Slammed for failed bids to oust judge in Boeing 737 MAX case, lawyer has no regrets

(Reuters) – Recusal motions are always a risky bet. No judges, no matter how fair-minded and thick-skinned, welcome the suggestion that they cannot decide a case fairly or that their impartiality might reasonably be questioned.

Plaintiffs lawyer Patrick Jones of Chicago’s PMJ law firm took that bet twice in one case – and lost both times.

Jones represents a prospective class of international pilots who claim that The Boeing Co is responsible for the money they spent on training to fly 737 MAX jets and for the wages they lost when the jets were grounded after two fatal crashes.

He brought two different motions calling on US District Judge Steven Seeger of Chicago to step aside. The first one, filed in 2020, was premised on Seeger’s former partnership at Kirkland & Ellis, which is defending Boeing in the pilots’ case. The second motionfiled last month, was based on Seeger’s tenure at the US Securities and Exchange Commission, which began investigating Boeing shortly before Seeger left for the bench.

The judge denied both bids, with some sharp words for Jones and his co-counsel. “The two motions pull in opposite directions,” Seeger wrote in an order on Monday. “Is this court biased in favor of Boeing, because it used to work at defense counsel’s firm? Or is this court biased against Boeing, because it used to work for an agency that investigated and charged Boeing? This court can’t help but think that plaintiffs are playing a game of heads−I−win, tails−you−lose.”

Recusal, Seeger said, “is not a game, and this court will not play along.”

You might think a lawyer would be chastened by that kind of admonishment. Not Jones. In a phone interview on Tuesday, he told me he has no regrets.

“We had to rattle [Seeger’s] cage,” he said.

Jones said that before this litigation, he had never filed a single recusal motion, let alone two in one case. But he maintains that the pilots’ two motions were both warranted.

And the second bid, he said, served an important strategic purpose. In fact, you could make a decent argument that the second motion advanced Jones’ case, despite Seeger’s harsh words about gamesmanship.

Seeger did not respond to a detailed phone message I left with a clerk. Boeing counsel Michael Slade of Kirkland also did not respond to my query. Boeing has said it is engaged in an effort “to responsibly resolve outstanding legal matters related to the 737 MAX accidents,” but has argued that the pilots’ case is meritless. The company argues that the international pilots suffered no direct injury from 737 MAX jets and, as employees of Boeing customers they are too far removed from any relationship with the company to hold Boeing liable.
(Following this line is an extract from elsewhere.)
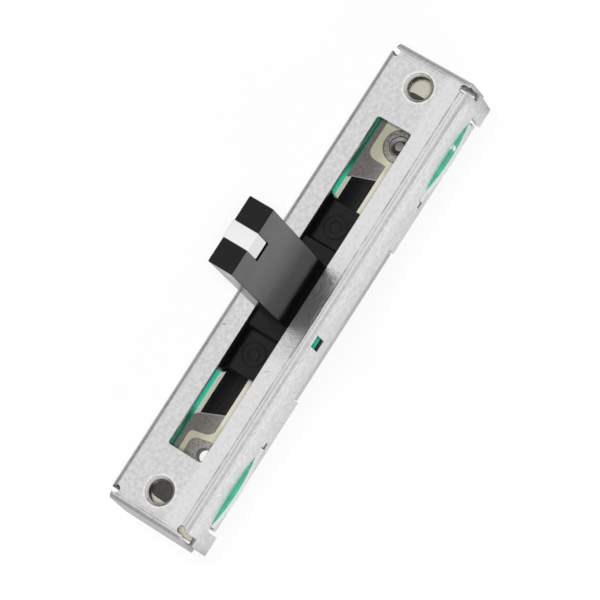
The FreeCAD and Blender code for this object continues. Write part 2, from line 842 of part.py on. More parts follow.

Seeger joined the Chicago federal bench in 2019, after his aforementioned jobs at Kirkland and the SEC. The pilots’ case was one of the first to be transferred to his docket.

Jones told me he quickly sensed that Seeger was skeptical about the pilots’ claims. At the first status conference he oversaw, for instance, Seeger questioned whether the pilots had standing to sue in federal court based on a complaint that emphasized their fear of flying unsafe jets. (Jones called the comments “very snarky and unprofessional.”)

Jones said he filed the first recusal motion after he realized that Boeing’s lead lawyer had been a partner when Seeger was an associate at Kirkland. “There was no way he would trust our arguments more than Mike Slade’s arguments,” Jones said.

Kirkland argue that the timing of the motion, which followed Seeger’s ruling that the pilots could not proceed anonymously, was suspicious. The firm also said that a search of its old records turned up no evidence that Seeger ever billed Boeing before departing the firm in 2010. No “reasonable and informed person,” Kirkland argued, could question Seeger’s fairness based on that record.

Seeger denied the motion from the bench in March 2020, highlighting the pledge he took when he was named a judge. “I take that oath incredibly seriously, more seriously than you can probably know,” he said. “If you want me to rule in your favor, here’s all you’ve got to do: Make a better argument than the other side, convince me that the law is on your side, the facts are on your side, and I’m going to rule in your favor. I really will.”

That hearing took place several days after Boeing filed its motion to dismiss the pilots’ case on March 6,2020. The briefing on that motion concluded in July 2020.

For the next two years, nothing substantive happened in the case, according to the docket. Jones said he and his clients were convinced Seeger would grant Boeing’s dismissal motion, since the judge had already signaled doubts about the pilots’ theory. He told me he was sure that he would eventually have to take the pilots’ case to the 7th US Circuit Court of Appeals.

But he and his clients, Jones said, were frustrated by the two-year wait for a ruling. “We had to at least push him to rule so we could appeal,” Jones told me.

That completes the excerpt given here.